We stood there looking at the wall for ages, so long we started getting cold.

Whenever I think of this mural in the future, I’ll remember this night.

No matter where we may be, or what we’re doing.


“I don’t really know how to ask this, Chihiro, but did they … did they look unhappy to you?”

Nakajima had been walking in silence when he blurted this out, his voice hoarse.

I thought hard.

I had the feeling that if I lied now, everything would turn into a lie.

There’s the surface, and then what we see under the surface. Delicious tea, a dusty room, the lake glittering outside the window …

I tried my best to bring it all together into a single impression, layer upon layer, like a slice of mille-feuille. And then I answered.

“They didn’t seem unhappy to me. Not at all,” I said. “They didn’t seem especially happy, either. They looked like they must have unhappy moments, and happy moments, too.”

“I’m glad.” Nakajima seemed relieved.

Talking with him could be like a battle of wills, but I didn’t mind.

In fact, I kind of liked it.

“You know, Chihiro, it’s true.
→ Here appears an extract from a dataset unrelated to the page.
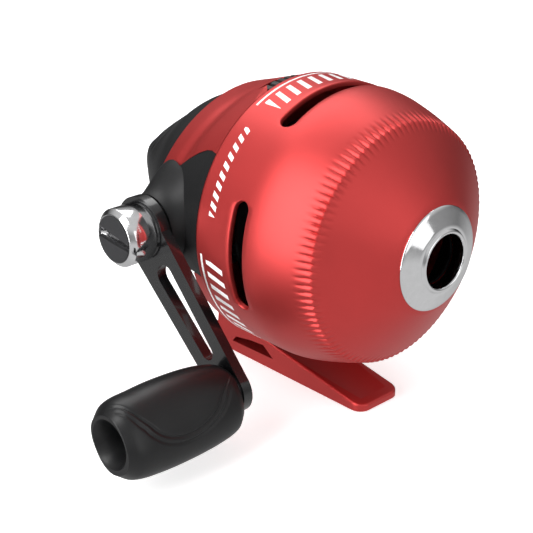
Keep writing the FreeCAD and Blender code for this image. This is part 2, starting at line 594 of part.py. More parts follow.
def involute_outline(teeth, pitch_r, thin):
    """Closed gear outline (y, z): involute flanks with a gentle root."""
    alpha = math.radians(PRESSURE_ANGLE)
    module = 2 * pitch_r / teeth
    base_r = pitch_r * math.cos(alpha)
    tip_r, root_r = pitch_r + 0.9 * module, pitch_r - 1.15 * module
    inv = math.tan(alpha) - alpha
    half = math.pi / (2 * teeth) + inv - thin / (2 * pitch_r)
    flank = []
    for i in range(6):
        r = base_r + (tip_r - base_r) * i / 5
        t = math.acos(min(1.0, base_r / r))
        flank.append((r, half - (math.tan(t) - t)))
    points = []
    for k in range(teeth):
        c = 2 * math.pi * k / teeth
        points.append((root_r, c - half))
        points += [(r, c - a) for r, a in flank]
        points += [(r, c + a) for r, a in reversed(flank)]
        points.append((root_r, c + half))
    return [(r * math.cos(a), r * math.sin(a)) for r, a in points]


def pinion():
    x0, x1 = PINION_REAR, CRANK_X + FACE_OUT + 0.15
    outline = involute_outline(PINION_TEETH, PINION_PITCH_R, 0.0)
    wire = Part.makePolygon([V(x0, y, z) for y, z in outline + outline[:1]])
    teeth = Part.Face(wire).extrude(V(x1 - x0, 0, 0))
    teeth = turned(teeth, (0, 0, 0), (1, 0, 0), PINION_PHASE)
    sleeve = cyl_x(SLEEVE_R, x1 - 0.01, 17.3)
    collar = cyl_x(3.9, x1, 0.0)
    groove = cyl_x(4, 16.45, 17.05).cut(cyl_x(2.1, 10, 20))
    bore = cyl_x(CENTRE_SHAFT_R + RUN, -10, 20).cut(box(x0 - 1, 17.6, SHAFT_FLAT + RUN, 3, -3, 3))
    add("pinion", teeth.fuse([sleeve, collar]).cut(bore).cut(groove))
    clip = cyl_x(4.2, 16.5, 17.0).cut(cyl_x(2.1, 10, 20))
    add("pinion_clip", clip.cut(box(0, 30, -1.2, 1.2, -6, 0)))
    add("pinion_bushing", cyl_x(BUSHING_R, 0.05, 16.4).cut(cyl_x(SLEEVE_R + RUN, -5, 20)))


PINION_PHASE = 0.0


def face_tooth_section(radius):
    """Rack-shaped section of a face-gear tooth at a distance from the crank axis."""
    ratio = GEAR_TEETH / PINION_TEETH
    base_r = PINION_PITCH_R * math.cos(math.radians(PRESSURE_ANGLE))
    roll_r = radius / ratio
    alpha = math.acos(min(1.0, base_r / roll_r))
    a0 = math.radians(PRESSURE_ANGLE)
    pinion_half = math.pi / (2 * PINION_TEETH) + (math.tan(a0) - a0) - (math.tan(alpha) - alpha)
    tooth = 2 * math.pi * radius / GEAR_TEETH - 2 * roll_r * pinion_half - BACKLASH
    foot_y, tip_y = -4.0, -2.66
    x = CRANK_X + radius

    def half(y):
        return tooth / 2 - (y + roll_r) * math.tan(alpha)
    corners = [V(x, foot_y, -half(foot_y)), V(x, tip_y, -half(tip_y)),
               V(x, tip_y, half(tip_y)), V(x, foot_y, half(foot_y))]
    return Part.makePolygon(corners + corners[:1])


def drive_gear():
    radii = [FACE_IN + (FACE_OUT - FACE_IN) * i / 4 for i in range(5)]
    tooth = Part.makeLoft([face_tooth_section(r) for r in radii], True, True)
    teeth = [turned(tooth, (CRANK_X, 0, 0), (0, 1, 0), (k + GEAR_PHASE) * 360 / GEAR_TEETH)
             for k in range(GEAR_TEETH)]
    face_y = -3.82
    blank = cyl_y(FACE_OUT + 0.1, GEAR_BACK, face_y, CRANK_X)
    blank = blank.cut(cyl_y(FACE_IN - 1.2, GEAR_BACK + 1.3, 0, CRANK_X))
    hub = cyl_y(5.0, GEAR_BACK - 1.9, face_y - 0.4, CRANK_X)
    gear = blank.fuse(teeth + [hub])
    for k in range(6):
        hole = cyl_y(1.7, -20, 0, CRANK_X, 7.6)
        gear = gear.cut(turned(hole, (CRANK_X, 0, 0), (0, 1, 0), 60 * k))
    gear = gear.cut(shaft_section(-20, 0))
    add("drive_gear", gear)


GEAR_PHASE = 0.5


def shaft_section(y0, y1, grow=0.0):
    """Double-flatted part of the drive shaft."""
    return cyl_y(SHAFT_R + grow, y0, y1, CRANK_X).common(
        box(CRANK_X - 1.9 - grow, CRANK_X + 1.9 + grow, y0 - 1, y1 + 1, -9, 9))


def drive_shaft():
    back = -CASE_HALF_Y + 0.7
    shaft = shaft_section(back, -4.3).fuse(cyl_y(SHAFT_R, ARM_FRONT + ARM_T, back, CRANK_X))
    arm_seat = shaft_section(ARM_FRONT, ARM_FRONT + ARM_T)
    thread = cyl_y(THREAD_R, -44.0, ARM_FRONT, CRANK_X)
    add("drive_shaft", shaft.fuse([arm_seat, thread]))
    bush = cyl_y(CRANK_BUSH_R, BOSS_END, -CASE_HALF_Y - 0.1, CRANK_X).fuse(
        cyl_y(5.6, BOSS_END - 0.4, BOSS_END, CRANK_X))
    add("crank_bushing", bush.cut(cyl_y(SHAFT_R + RUN, -40, 0, CRANK_X)))
    add("crank_washer", cyl_y(6.4, ARM_FRONT + ARM_T, ARM_FRONT + ARM_T + 0.3, CRANK_X).cut(
        cyl_y(SHAFT_R, -60, 0, CRANK_X)))


def anti_reverse():
    y0, y1 = -10.4, -8.5
    points = []
    for k in range(RATCHET_TEETH):
        a = 2 * math.pi * k / RATCHET_TEETH
        points += [(RATCHET_R, a), (RATCHET_R - 2.0, a + 0.04)]
    outline = [(CRANK_X + r * math.cos(a), r * math.sin(a)) for r, a in points]
    wheel = prism_y(outline, y0, y1).cut(shaft_section(-20, 0))
    add("ratchet_wheel", turned(wheel, (CRANK_X, 0, 0), (0, 1, 0), RATCHET_PHASE))
    px, pz = PAWL_AT
    lever = [(px + 1.9, pz + 0.9), (px - 1.0, pz + 2.1), (px - 5.4, pz + 2.5), (px - 6.9, pz + 1.2),
             (px - 5.9, pz + 0.5), (px - 1.5, pz - 1.7), (px + 1.5, pz - 1.3)]
    pawl = prism_y(lever, y0, y1).cut(cyl_y(1.0 + RUN, -20, 0, px, pz))
    add("anti_reverse_pawl", pawl)
    pin = cyl_y(1.0, -15, -8.1, px, pz).fuse(cyl_y(1.7, -8.3, -7.8, px, pz))
    add("pawl_pin", pin)


RATCHET_PHASE = 0.0


# ---------------------------------------------------------------- crank
def crank():
    """Arm, nut and knob, drawn with the arm along +X and turned to its place."""
    throw = CRANK_THROW
    x0 = CRANK_X

    def bar(r0, r1, start, end, y0, y1):
        """Tapered bar with round ends."""
        body = cyl_y(r0, y0, y1, x0 + start).fuse(cyl_y(r1, y0, y1, x0 + end))
        lean = math.asin((r0 - r1) / (end - start))
        c, s = math.cos(lean), math.sin(lean)
        sides = [(x0 + start + r0 * s, r0 * c), (x0 + end + r1 * s, r1 * c),
                 (x0 + end + r1 * s, -r1 * c), (x0 + start + r0 * s, -r0 * c)]
        return body.fuse(prism_y(sides, y0, y1))
    back = ARM_FRONT + ARM_T
    arm = bar(ARM_NECK_R, ARM_END_R, 0, throw, ARM_FRONT, back).fuse(
        cyl_y(ARM_HUB_R, ARM_FRONT, back, x0))
    wide = ARM_NECK_R + (ARM_END_R - ARM_NECK_R) * ARM_SLOT_START / throw - ARM_RAIL
    narrow = ARM_NECK_R + (ARM_END_R - ARM_NECK_R) * ARM_SLOT_END / throw - ARM_RAIL
    arm = arm.cut(bar(wide, narrow, ARM_SLOT_START, ARM_SLOT_END, ARM_FRONT - 1, back + 1))
    arm = arm.cut(cyl_y(1.5, -60, 0, x0 + throw))
    pieces_here = {"crank_arm": arm}
    knob_x = x0 + throw

    rivet = cyl_y(1.5, ARM_FRONT + ARM_T + 0.5, KNOB_OUTER + 8.6, knob_x).fuse(
        [cyl_y(3.2, back, back + 0.7, knob_x), cyl_y(3.2, KNOB_OUTER + 8.0, KNOB_OUTER + 9.2, knob_x),
         cyl_y(2.0, KNOB_OUTER + 9.2, ARM_FRONT, knob_x)])
    pieces_here["knob_rivet"] = rivet
    pieces_here["knob_washer"] = cyl_y(4.6, ARM_FRONT - 0.45, ARM_FRONT, knob_x).cut(
        cyl_y(2.0, -60, 0, knob_x))
    for name, shape in pieces_here.items():
        add(name, turned(shape, (CRANK_X, 0, 0), (0, 1, 0), -CRANK_ANGLE))
    arm_turn = turned(shaft_section(-60, 0), (CRANK_X, 0, 0), (0, 1, 0), 0)
    lifted = arm_turn.copy()
    lifted.translate(V(0, 0, AXIS_HEIGHT))
    pieces["crank_arm"] = pieces["crank_arm"].cut(lifted)


def knob():
    """Paddle grip: ovals across its axis, broad face to the front and top."""
    a = math.radians(CRANK_ANGLE)
    cx, cz = CRANK_X + CRANK_THROW * math.cos(a), CRANK_THROW * math.sin(a)
    broad = (math.cos(math.radians(-58.3)), math.sin(math.radians(-58.3)))
    deep = (-broad[1], broad[0])

    def ring(y, up, down, front, back, power=2.3):
        points = []
        for i in range(20):
            t = 2 * math.pi * i / 20
            c, s = math.cos(t), math.sin(t)
            u = (down if c > 0 else up) * math.copysign(abs(c) ** (2 / power), c)
            v = (front if s > 0 else back) * math.copysign(abs(s) ** (2 / power), s)
            points.append(V(cx + broad[0] * u + deep[0] * v, y, cz + broad[1] * u + deep[1] * v))
        spline = Part.BSplineCurve()
        spline.interpolate(points, PeriodicFlag=True)
        return Part.Wire([spline.toShape()])
    inner, outer = KNOB_INNER, KNOB_OUTER
    grip = Part.makeLoft([ring(inner, 5.8, 7.4, 5.4, 5.2), ring(inner - 2, 7.4, 9.2, 6.2, 6.0),
                          ring(inner - 8, 8.9, 10.2, 6.9, 6.8), ring(inner - 17, 9.6, 10.5, 7.2, 7.3),
                          ring(inner - 25, 9.5, 10.2, 7.5, 7.5), ring(outer + 3, 9.0, 9.3, 7.6, 7.4),
                          ring(outer, 6.8, 7.2, 6.3, 6.2)], True)
    recess = revolve_y([(outer - 1, 0), (outer - 1, 6.0), (outer + 3.0, KNOB_HOLE_R), (outer + 7.9, KNOB_HOLE_R),
                        (outer + 7.9, 0)], cx, cz)
    bore = cyl_y(2.0 + RUN, -90, 0, cx, cz).fuse(cyl_y(3.2 + 0.3, outer, outer + 9.25, cx, cz))
    add("knob", grip.cut(recess).cut(bore))


def crank_nut():
    base = ARM_FRONT
    nut = revolve_y([(base, THREAD_R), (base, NUT_R - 0.4), (base - 0.6, NUT_R - 0.4), (base - 0.6, NUT_R),
                     (NUT_END + 1.5, NUT_R + 0.2), (NUT_END + 0.2, NUT_INSERT_R + 0.1),
                     (NUT_END + 0.2, NUT_INSERT_R), (NUT_END + 1.4, NUT_INSERT_R), (NUT_END + 1.4, 0),
                     (-44.3, 0), (-44.3, THREAD_R)], CRANK_X)
    reach = NUT_INSERT_R - 0.9
    slot = turned(box(CRANK_X - reach, CRANK_X + reach, NUT_END - 1, NUT_END + 1.0, -0.95, 0.95),
                  (CRANK_X, 0, 0), (0, 1, 0), NUT_SLOT_ANGLE)
    add("crank_nut", nut)
    insert = cyl_y(NUT_INSERT_R, NUT_END, NUT_END + 1.4, CRANK_X).cut(slot)
    add("nut_insert", insert)


NUT_SLOT_ANGLE = 0.0

front_cover()
nose_ring()
brake_ring()
body_frame()
top_shell()
side_plates()
deck_screws()
cover_o_ring()
thumb_button()
drag_dial()
spool()
spinner()
centre_shaft()
pinion()
drive_gear()
drive_shaft()
anti_reverse()
crank()
knob()
crank_nut()

os.makedirs("parts", exist_ok=True)
for name, shape in pieces.items():
    shape.exportStep("parts/" + name + ".step")
    print(f"{name:22s} solids {len(shape.Solids)} valid {shape.isValid()} volume {shape.Volume:9.1f}")
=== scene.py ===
"""Spincast reel: finished pieces, materials and stage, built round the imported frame."""

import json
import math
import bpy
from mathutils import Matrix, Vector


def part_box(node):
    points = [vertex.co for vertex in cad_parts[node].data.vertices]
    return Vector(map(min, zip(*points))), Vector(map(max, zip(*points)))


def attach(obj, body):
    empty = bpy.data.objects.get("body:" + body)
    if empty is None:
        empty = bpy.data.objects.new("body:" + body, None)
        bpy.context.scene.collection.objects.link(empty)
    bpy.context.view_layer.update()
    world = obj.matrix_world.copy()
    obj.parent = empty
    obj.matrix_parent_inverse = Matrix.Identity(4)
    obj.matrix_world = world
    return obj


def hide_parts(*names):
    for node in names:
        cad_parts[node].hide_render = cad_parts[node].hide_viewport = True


bl_info = {
    "name": "Spincast Reel",
    "version": (1, 0, 0),
    "blender": (4, 5, 0),
    "location": "View3D > Sidebar > Reel",
    "description": "Builds the visible pieces of a spincast fishing reel",
    "category": "Add Mesh",
}

import bmesh
import bpy
from mathutils import Vector

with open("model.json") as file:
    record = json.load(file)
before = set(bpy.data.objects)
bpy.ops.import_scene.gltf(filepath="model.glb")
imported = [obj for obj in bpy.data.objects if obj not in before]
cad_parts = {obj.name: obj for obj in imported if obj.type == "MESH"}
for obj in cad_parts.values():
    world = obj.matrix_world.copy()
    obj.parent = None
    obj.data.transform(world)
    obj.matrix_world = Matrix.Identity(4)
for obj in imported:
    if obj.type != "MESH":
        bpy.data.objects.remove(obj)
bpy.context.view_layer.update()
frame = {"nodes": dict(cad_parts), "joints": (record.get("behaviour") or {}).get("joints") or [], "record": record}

# ------------------------------------------------------------ places read from the frame, in mm
MM = 1000.0
MOUNTS = {m["name"]: m for m in frame["record"]["mounts"]}
AXIS = MOUNTS["line_exit"]["pos_m"][2] * MM
EYE_R = MOUNTS["line_exit"]["dims"]["r_mm"]
JOINTS = {j["name"]: Vector(j.get("pos_m", (0, 0, 0))) * MM for j in frame["joints"]}
CRANK_X = JOINTS["crank_spin"].x
KNOB_X, KNOB_Z = JOINTS["knob_spin"].x, JOINTS["knob_spin"].z - AXIS
DIAL_Z = JOINTS["drag_dial_turn"].z - AXIS


def extent(node):
    """Lowest and highest corner of a CAD node in millimetres, with z from the spool axis."""
    low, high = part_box(node)
    return low * MM - Vector((0, 0, AXIS)), high * MM - Vector((0, 0, AXIS))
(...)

You’re really extremely unusual,” Nakajima said. “You don’t use emotional violence against people, or hardly ever anyway.”
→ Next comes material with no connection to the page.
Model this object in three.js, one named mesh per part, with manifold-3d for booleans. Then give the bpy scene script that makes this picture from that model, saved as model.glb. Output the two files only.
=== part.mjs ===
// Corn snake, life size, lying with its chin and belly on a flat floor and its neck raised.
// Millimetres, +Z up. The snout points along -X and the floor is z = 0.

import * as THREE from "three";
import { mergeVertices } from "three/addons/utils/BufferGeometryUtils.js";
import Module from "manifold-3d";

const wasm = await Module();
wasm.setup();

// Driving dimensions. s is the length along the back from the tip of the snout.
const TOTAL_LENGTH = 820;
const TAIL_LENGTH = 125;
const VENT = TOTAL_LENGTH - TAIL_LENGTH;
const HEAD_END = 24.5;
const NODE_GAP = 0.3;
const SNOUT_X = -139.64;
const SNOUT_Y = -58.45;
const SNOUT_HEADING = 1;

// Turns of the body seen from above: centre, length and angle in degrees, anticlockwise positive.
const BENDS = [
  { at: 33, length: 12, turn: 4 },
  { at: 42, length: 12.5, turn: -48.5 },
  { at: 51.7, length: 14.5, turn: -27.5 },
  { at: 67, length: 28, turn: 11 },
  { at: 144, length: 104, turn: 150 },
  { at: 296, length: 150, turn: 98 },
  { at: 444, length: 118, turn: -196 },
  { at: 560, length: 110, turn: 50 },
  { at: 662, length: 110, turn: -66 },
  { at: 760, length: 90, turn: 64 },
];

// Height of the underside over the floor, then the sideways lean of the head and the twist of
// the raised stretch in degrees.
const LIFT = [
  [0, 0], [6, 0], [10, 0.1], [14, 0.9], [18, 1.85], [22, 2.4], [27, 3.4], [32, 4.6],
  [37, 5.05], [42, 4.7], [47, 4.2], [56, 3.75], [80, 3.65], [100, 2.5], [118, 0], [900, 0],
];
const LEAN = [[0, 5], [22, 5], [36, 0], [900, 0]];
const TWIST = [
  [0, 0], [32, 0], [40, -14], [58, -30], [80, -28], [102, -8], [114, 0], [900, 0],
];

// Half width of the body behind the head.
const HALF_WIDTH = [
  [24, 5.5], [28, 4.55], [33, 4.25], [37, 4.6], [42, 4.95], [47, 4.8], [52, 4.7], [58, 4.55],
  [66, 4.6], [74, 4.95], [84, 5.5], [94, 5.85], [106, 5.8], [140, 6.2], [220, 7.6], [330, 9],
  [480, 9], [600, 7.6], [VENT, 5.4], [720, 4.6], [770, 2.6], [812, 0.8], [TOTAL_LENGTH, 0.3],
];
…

“That’s not true,” I said. “I’ve got scary sides, too, I’m sure. Everyone does.”

“I’m not saying you don’t have any. I’m just saying you’ve got less of that. And that’s good enough for me. I was afraid of losing you, so I didn’t want to get too close. But that didn’t matter, you were still there every day, in your own world, free from worries about other people. There’s nothing uncertain about you, out there painting, moving your hands and your body, and I feel so at ease because of that. Except that you’re so optimistic—that kind of worries me. I get afraid, because I can’t trust that. But I’m drawn to you. Sometimes I feel this urge to just go ahead and mess all this up, but I can’t, because I love you.”

Nakajima smiled, just a little.

“It’s great you can talk like that now, isn’t it? That’s progress,” I said truthfully.
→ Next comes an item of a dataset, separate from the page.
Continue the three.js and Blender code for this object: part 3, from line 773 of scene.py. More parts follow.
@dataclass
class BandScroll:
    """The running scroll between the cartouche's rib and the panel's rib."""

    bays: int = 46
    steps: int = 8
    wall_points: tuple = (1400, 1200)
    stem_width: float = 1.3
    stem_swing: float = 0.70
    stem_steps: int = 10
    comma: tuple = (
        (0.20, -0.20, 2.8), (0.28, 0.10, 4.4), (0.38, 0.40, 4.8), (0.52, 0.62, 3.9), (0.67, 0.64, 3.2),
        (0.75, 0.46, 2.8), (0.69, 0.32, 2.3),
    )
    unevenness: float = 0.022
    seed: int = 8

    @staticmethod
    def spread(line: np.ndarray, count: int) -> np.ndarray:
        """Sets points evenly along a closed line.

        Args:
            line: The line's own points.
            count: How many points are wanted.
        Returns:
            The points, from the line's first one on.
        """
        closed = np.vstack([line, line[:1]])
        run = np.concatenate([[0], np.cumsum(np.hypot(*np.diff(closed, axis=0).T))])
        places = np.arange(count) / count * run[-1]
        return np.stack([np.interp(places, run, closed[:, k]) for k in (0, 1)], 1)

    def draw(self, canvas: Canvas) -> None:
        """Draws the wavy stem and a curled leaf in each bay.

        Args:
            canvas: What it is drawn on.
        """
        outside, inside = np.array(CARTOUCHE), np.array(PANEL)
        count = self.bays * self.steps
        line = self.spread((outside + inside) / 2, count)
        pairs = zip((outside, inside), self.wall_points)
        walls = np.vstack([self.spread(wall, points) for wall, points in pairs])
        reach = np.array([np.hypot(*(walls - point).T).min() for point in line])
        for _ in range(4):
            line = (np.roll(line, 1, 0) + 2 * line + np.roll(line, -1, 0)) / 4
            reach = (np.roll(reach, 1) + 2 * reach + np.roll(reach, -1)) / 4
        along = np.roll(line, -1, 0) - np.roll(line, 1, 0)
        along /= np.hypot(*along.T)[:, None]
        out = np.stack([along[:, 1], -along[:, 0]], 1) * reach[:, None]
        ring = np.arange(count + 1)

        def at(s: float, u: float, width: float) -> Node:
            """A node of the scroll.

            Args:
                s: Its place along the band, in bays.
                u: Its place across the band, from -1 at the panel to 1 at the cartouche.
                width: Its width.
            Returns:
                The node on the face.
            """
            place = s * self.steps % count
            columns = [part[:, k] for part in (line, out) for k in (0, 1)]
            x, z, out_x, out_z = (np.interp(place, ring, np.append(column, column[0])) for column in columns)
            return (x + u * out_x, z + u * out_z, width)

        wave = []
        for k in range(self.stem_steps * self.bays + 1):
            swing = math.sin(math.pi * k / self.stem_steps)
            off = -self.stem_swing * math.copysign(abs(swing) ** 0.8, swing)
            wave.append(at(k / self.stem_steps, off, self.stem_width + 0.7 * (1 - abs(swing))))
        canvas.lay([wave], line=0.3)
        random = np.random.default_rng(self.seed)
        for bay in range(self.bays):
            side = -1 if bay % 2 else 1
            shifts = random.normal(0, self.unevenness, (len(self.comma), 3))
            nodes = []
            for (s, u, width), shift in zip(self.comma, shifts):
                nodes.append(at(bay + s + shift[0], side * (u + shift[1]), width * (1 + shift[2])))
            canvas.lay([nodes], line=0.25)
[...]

“Hmph. I’m not going to Paris with you if you’re going to be like that,” he said, sounding like a child.

“All right.” I laughed. “Why don’t you go by yourself, then?”

“That’s fine with me. I’ll go all alone, and I’ll be waiting. I’ve been thinking, though—sometime do you think you’d come to Shimoda with me? I’d like to go visit that place eventually, and go to that riding club and say thank you to the people there, and above all to the horses. It would still be too hard for me to do that now, though. There’s no way, it’d be totally impossible.”

“Why don’t we go when we come back from Paris for a visit, then, just make it part of the trip? We could go swimming together if we go in the summer.”

Nakajima and I ambled off through the familiar neighborhood, just like always, chatting back and forth—not in a particularly happy way, but not in a sad way, either. There was a real sense of comfort, and yet at the same time it felt oddly tense. The feeling that every little thing we said, these conversations, at any moment they could stop being possible, and so they were precious, it was that feeling, and the sense of the miracle of this shared moment, here and now.

Why were we so far apart, even when we were together?

It was a nice loneliness, like the sensation of washing your face in cold water.

“But before we do that,” I said, “let’s go back to the lake, to see Mino and Chii. Let’s go see the lake when the cherry trees are in bloom, all around it.”

“You’d go again? Really?” Nakajima said.

“If we go enough, maybe things will be all right,” I said. “All kinds of things.”

Here we were, two ridiculously fragile people, sliding along on a very thin layer of ice all the time, each of us ready to slip and take the other down at any moment, the most unsteady of couples—and yet I believed what I had said. It would be all right.

Going along like that, I felt like we were high above the clouds, shining.

“I’m sure they’d like that, too,” Nakajima said.

“Maybe someday I’ll even be able to see Chii when she’s better, up and about.”

That was unlikely, of course, but there’s nothing wrong with being a little hopeful. Who says you can’t warm your frozen limbs in the faint heat of a flicker of hope?

“For the time being, let’s go back home and I’ll make us some tea with some really good water,” I said. “Even if it won’t be as delicious as Mino’s.”